Source material -
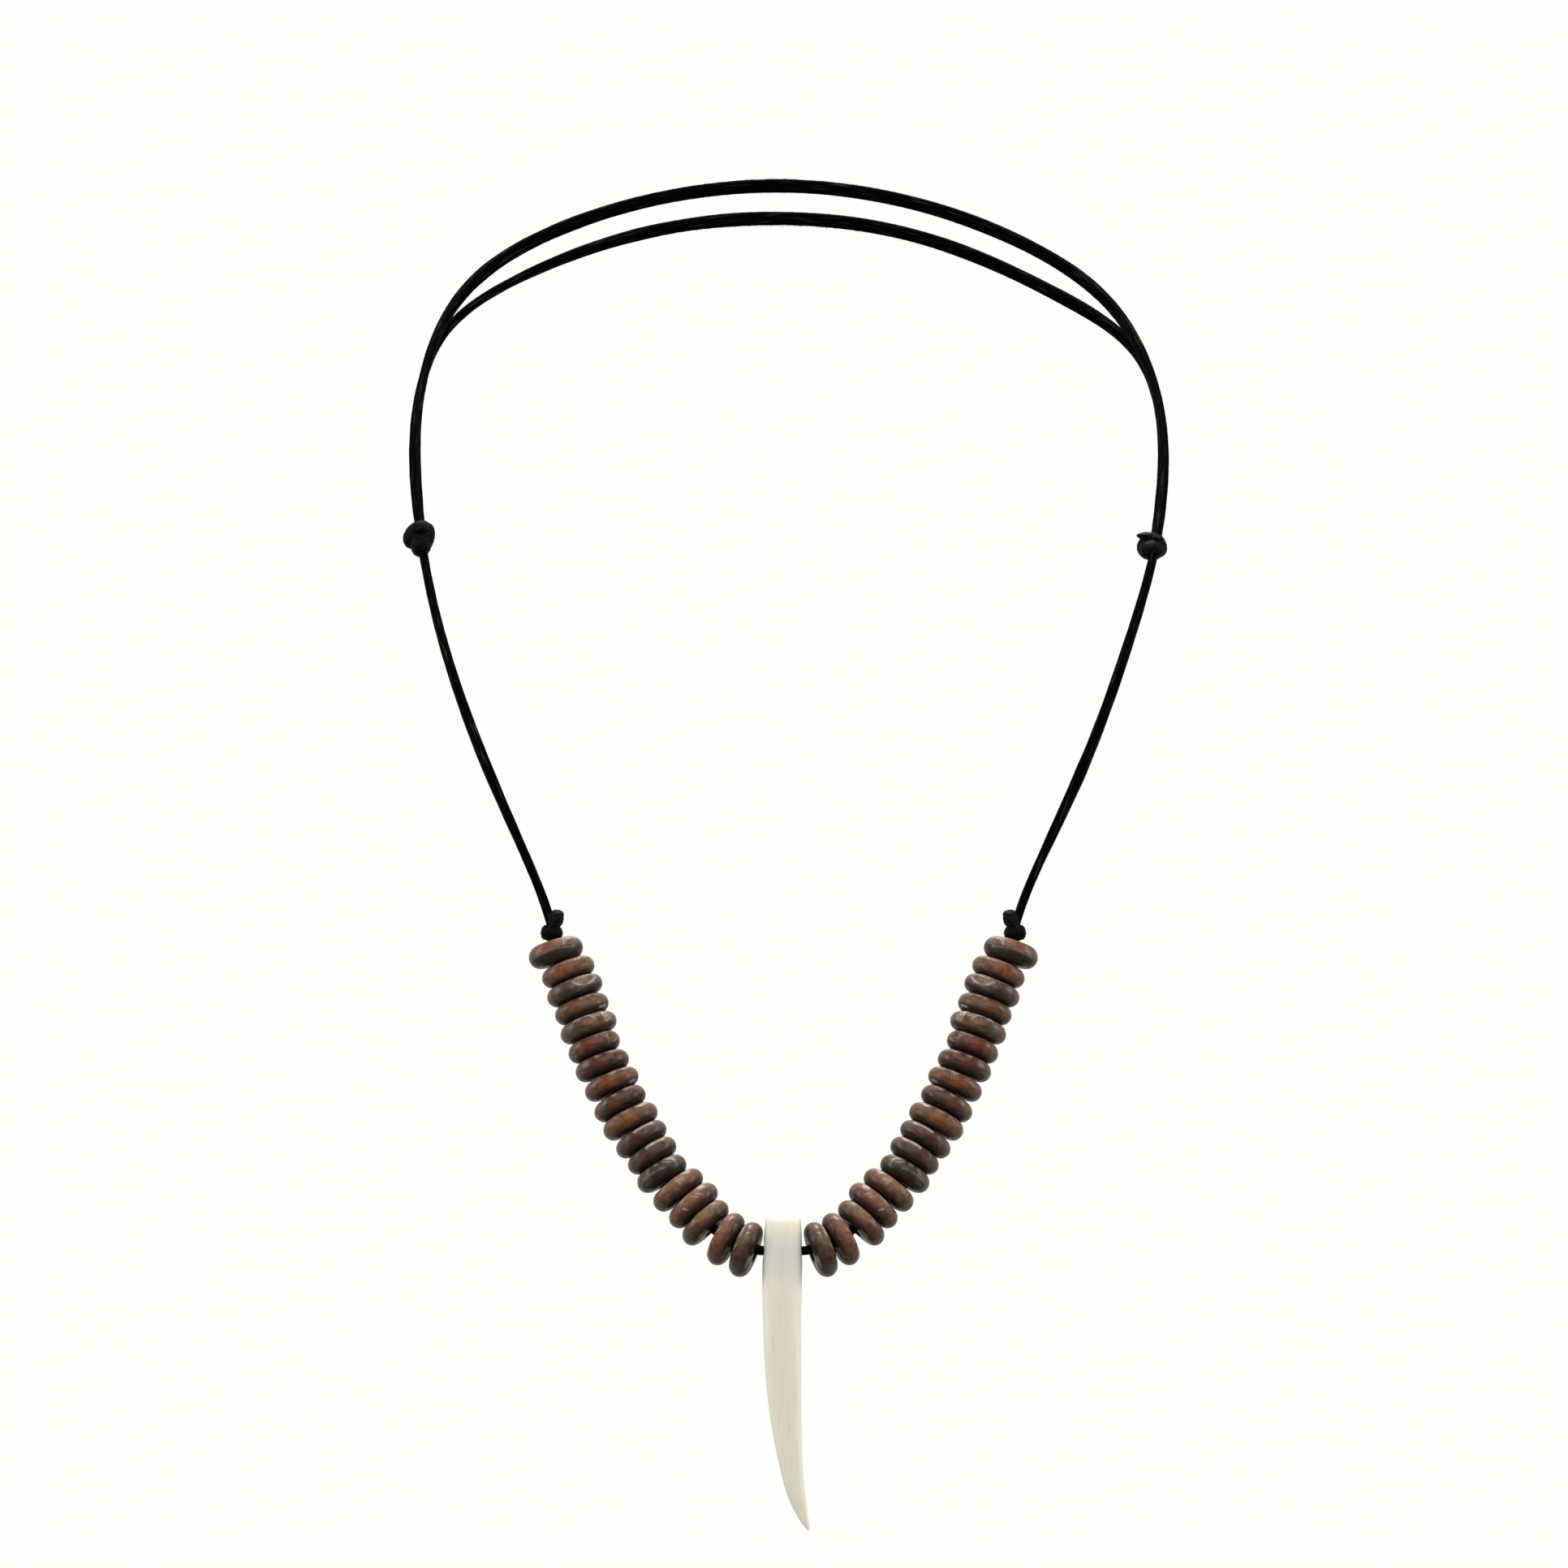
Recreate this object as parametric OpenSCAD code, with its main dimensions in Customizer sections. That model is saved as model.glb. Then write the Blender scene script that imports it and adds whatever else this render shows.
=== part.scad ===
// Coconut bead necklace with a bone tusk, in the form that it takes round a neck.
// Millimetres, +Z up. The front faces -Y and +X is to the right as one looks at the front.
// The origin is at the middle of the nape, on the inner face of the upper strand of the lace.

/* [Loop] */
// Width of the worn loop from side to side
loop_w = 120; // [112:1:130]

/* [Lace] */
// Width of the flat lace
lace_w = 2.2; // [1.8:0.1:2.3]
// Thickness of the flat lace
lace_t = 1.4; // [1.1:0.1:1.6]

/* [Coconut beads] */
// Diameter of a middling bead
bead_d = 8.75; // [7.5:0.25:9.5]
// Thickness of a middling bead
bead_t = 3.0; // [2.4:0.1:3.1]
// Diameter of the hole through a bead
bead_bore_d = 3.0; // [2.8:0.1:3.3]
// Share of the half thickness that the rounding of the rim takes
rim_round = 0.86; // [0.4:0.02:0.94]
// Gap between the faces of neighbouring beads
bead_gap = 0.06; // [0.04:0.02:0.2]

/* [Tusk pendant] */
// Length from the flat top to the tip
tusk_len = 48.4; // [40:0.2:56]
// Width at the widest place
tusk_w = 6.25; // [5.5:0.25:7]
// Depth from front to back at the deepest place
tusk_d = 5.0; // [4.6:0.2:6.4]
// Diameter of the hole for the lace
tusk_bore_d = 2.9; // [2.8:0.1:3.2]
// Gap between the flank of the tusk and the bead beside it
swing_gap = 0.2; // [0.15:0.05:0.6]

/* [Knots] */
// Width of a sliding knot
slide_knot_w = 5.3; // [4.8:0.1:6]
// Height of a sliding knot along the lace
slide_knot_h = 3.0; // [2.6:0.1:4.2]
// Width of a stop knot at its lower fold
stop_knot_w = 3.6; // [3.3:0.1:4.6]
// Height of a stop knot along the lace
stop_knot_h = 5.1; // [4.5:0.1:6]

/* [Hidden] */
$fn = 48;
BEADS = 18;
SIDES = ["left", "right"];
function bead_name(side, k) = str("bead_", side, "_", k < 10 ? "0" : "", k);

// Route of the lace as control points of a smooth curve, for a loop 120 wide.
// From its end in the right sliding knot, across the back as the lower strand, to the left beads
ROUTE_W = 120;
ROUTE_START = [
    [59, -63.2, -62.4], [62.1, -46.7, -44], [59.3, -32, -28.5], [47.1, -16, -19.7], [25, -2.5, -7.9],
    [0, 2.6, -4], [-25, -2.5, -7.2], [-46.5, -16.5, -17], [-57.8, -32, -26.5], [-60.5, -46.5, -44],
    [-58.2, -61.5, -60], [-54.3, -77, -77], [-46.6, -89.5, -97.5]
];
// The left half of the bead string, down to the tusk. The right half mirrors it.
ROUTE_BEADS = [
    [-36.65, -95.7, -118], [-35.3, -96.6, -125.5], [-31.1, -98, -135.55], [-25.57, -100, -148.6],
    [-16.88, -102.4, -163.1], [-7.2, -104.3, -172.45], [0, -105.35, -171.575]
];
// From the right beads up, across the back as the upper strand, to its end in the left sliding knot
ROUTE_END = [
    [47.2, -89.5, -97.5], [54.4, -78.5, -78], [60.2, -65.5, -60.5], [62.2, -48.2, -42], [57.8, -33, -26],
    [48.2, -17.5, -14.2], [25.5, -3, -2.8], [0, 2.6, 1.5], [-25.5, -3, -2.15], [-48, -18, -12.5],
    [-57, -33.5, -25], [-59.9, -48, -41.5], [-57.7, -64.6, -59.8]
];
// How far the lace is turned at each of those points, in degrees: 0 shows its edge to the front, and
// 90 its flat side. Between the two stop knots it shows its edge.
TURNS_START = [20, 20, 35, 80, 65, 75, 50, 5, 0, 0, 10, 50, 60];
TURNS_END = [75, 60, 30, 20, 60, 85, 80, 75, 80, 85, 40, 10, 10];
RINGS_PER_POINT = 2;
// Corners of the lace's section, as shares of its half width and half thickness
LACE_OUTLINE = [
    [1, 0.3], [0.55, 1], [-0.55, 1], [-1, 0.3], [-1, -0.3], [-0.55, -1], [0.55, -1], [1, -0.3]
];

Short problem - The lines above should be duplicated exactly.

Answer below -
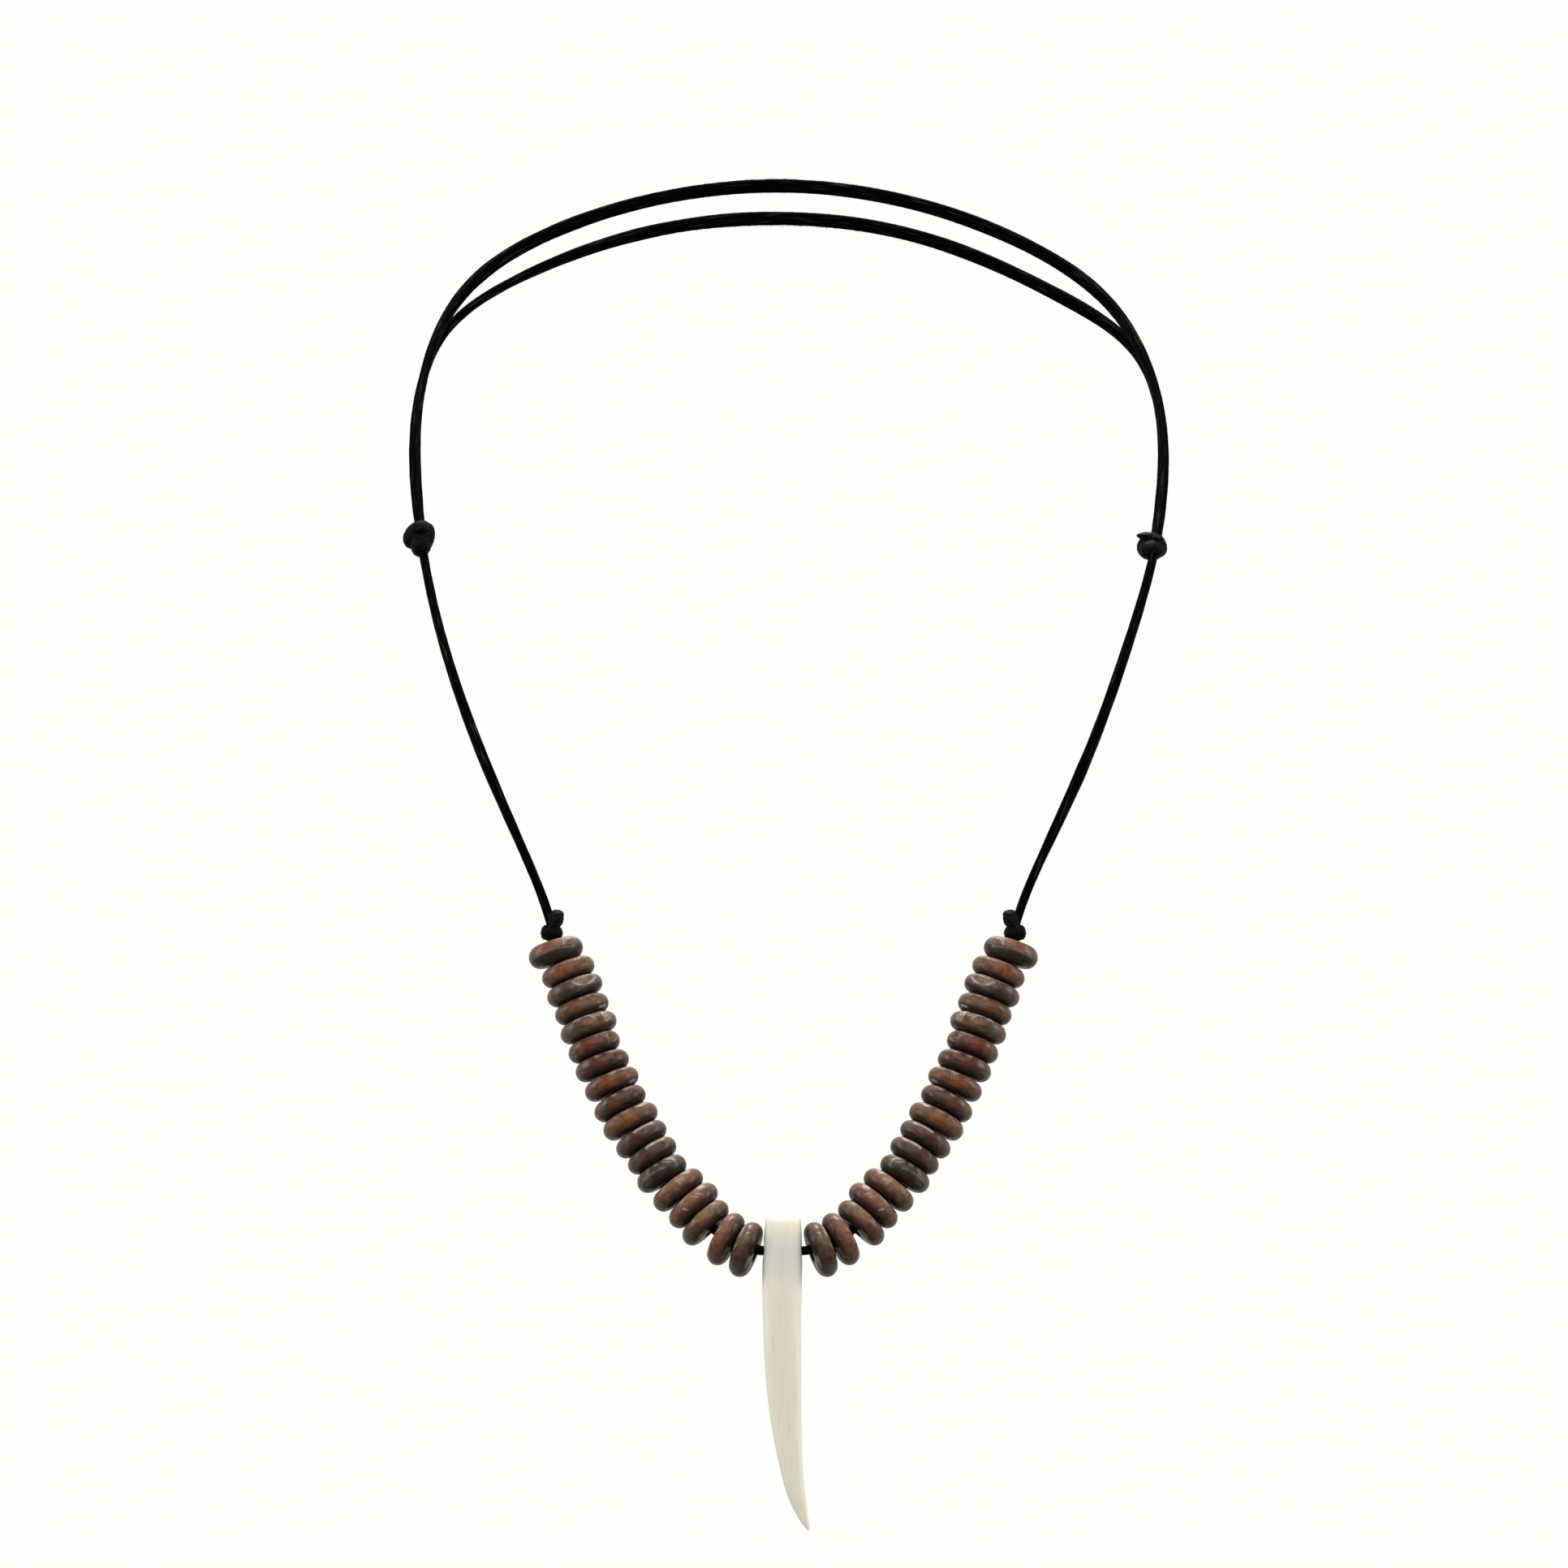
Recreate this object as parametric OpenSCAD code, with its main dimensions in Customizer sections. That model is saved as model.glb. Then write the Blender scene script that imports it and adds whatever else this render shows.
=== part.scad ===
// Coconut bead necklace with a bone tusk, in the form that it takes round a neck.
// Millimetres, +Z up. The front faces -Y and +X is to the right as one looks at the front.
// The origin is at the middle of the nape, on the inner face of the upper strand of the lace.

/* [Loop] */
// Width of the worn loop from side to side
loop_w = 120; // [112:1:130]

/* [Lace] */
// Width of the flat lace
lace_w = 2.2; // [1.8:0.1:2.3]
// Thickness of the flat lace
lace_t = 1.4; // [1.1:0.1:1.6]

/* [Coconut beads] */
// Diameter of a middling bead
bead_d = 8.75; // [7.5:0.25:9.5]
// Thickness of a middling bead
bead_t = 3.0; // [2.4:0.1:3.1]
// Diameter of the hole through a bead
bead_bore_d = 3.0; // [2.8:0.1:3.3]
// Share of the half thickness that the rounding of the rim takes
rim_round = 0.86; // [0.4:0.02:0.94]
// Gap between the faces of neighbouring beads
bead_gap = 0.06; // [0.04:0.02:0.2]

/* [Tusk pendant] */
// Length from the flat top to the tip
tusk_len = 48.4; // [40:0.2:56]
// Width at the widest place
tusk_w = 6.25; // [5.5:0.25:7]
// Depth from front to back at the deepest place
tusk_d = 5.0; // [4.6:0.2:6.4]
// Diameter of the hole for the lace
tusk_bore_d = 2.9; // [2.8:0.1:3.2]
// Gap between the flank of the tusk and the bead beside it
swing_gap = 0.2; // [0.15:0.05:0.6]

/* [Knots] */
// Width of a sliding knot
slide_knot_w = 5.3; // [4.8:0.1:6]
// Height of a sliding knot along the lace
slide_knot_h = 3.0; // [2.6:0.1:4.2]
// Width of a stop knot at its lower fold
stop_knot_w = 3.6; // [3.3:0.1:4.6]
// Height of a stop knot along the lace
stop_knot_h = 5.1; // [4.5:0.1:6]

/* [Hidden] */
$fn = 48;
BEADS = 18;
SIDES = ["left", "right"];
function bead_name(side, k) = str("bead_", side, "_", k < 10 ? "0" : "", k);

// Route of the lace as control points of a smooth curve, for a loop 120 wide.
// From its end in the right sliding knot, across the back as the lower strand, to the left beads
ROUTE_W = 120;
ROUTE_START = [
    [59, -63.2, -62.4], [62.1, -46.7, -44], [59.3, -32, -28.5], [47.1, -16, -19.7], [25, -2.5, -7.9],
    [0, 2.6, -4], [-25, -2.5, -7.2], [-46.5, -16.5, -17], [-57.8, -32, -26.5], [-60.5, -46.5, -44],
    [-58.2, -61.5, -60], [-54.3, -77, -77], [-46.6, -89.5, -97.5]
];
// The left half of the bead string, down to the tusk. The right half mirrors it.
ROUTE_BEADS = [
    [-36.65, -95.7, -118], [-35.3, -96.6, -125.5], [-31.1, -98, -135.55], [-25.57, -100, -148.6],
    [-16.88, -102.4, -163.1], [-7.2, -104.3, -172.45], [0, -105.35, -171.575]
];
// From the right beads up, across the back as the upper strand, to its end in the left sliding knot
ROUTE_END = [
    [47.2, -89.5, -97.5], [54.4, -78.5, -78], [60.2, -65.5, -60.5], [62.2, -48.2, -42], [57.8, -33, -26],
    [48.2, -17.5, -14.2], [25.5, -3, -2.8], [0, 2.6, 1.5], [-25.5, -3, -2.15], [-48, -18, -12.5],
    [-57, -33.5, -25], [-59.9, -48, -41.5], [-57.7, -64.6, -59.8]
];
// How far the lace is turned at each of those points, in degrees: 0 shows its edge to the front, and
// 90 its flat side. Between the two stop knots it shows its edge.
TURNS_START = [20, 20, 35, 80, 65, 75, 50, 5, 0, 0, 10, 50, 60];
TURNS_END = [75, 60, 30, 20, 60, 85, 80, 75, 80, 85, 40, 10, 10];
RINGS_PER_POINT = 2;
// Corners of the lace's section, as shares of its half width and half thickness
LACE_OUTLINE = [
    [1, 0.3], [0.55, 1], [-0.55, 1], [-1, 0.3], [-1, -0.3], [-0.55, -1], [0.55, -1], [1, -0.3]
];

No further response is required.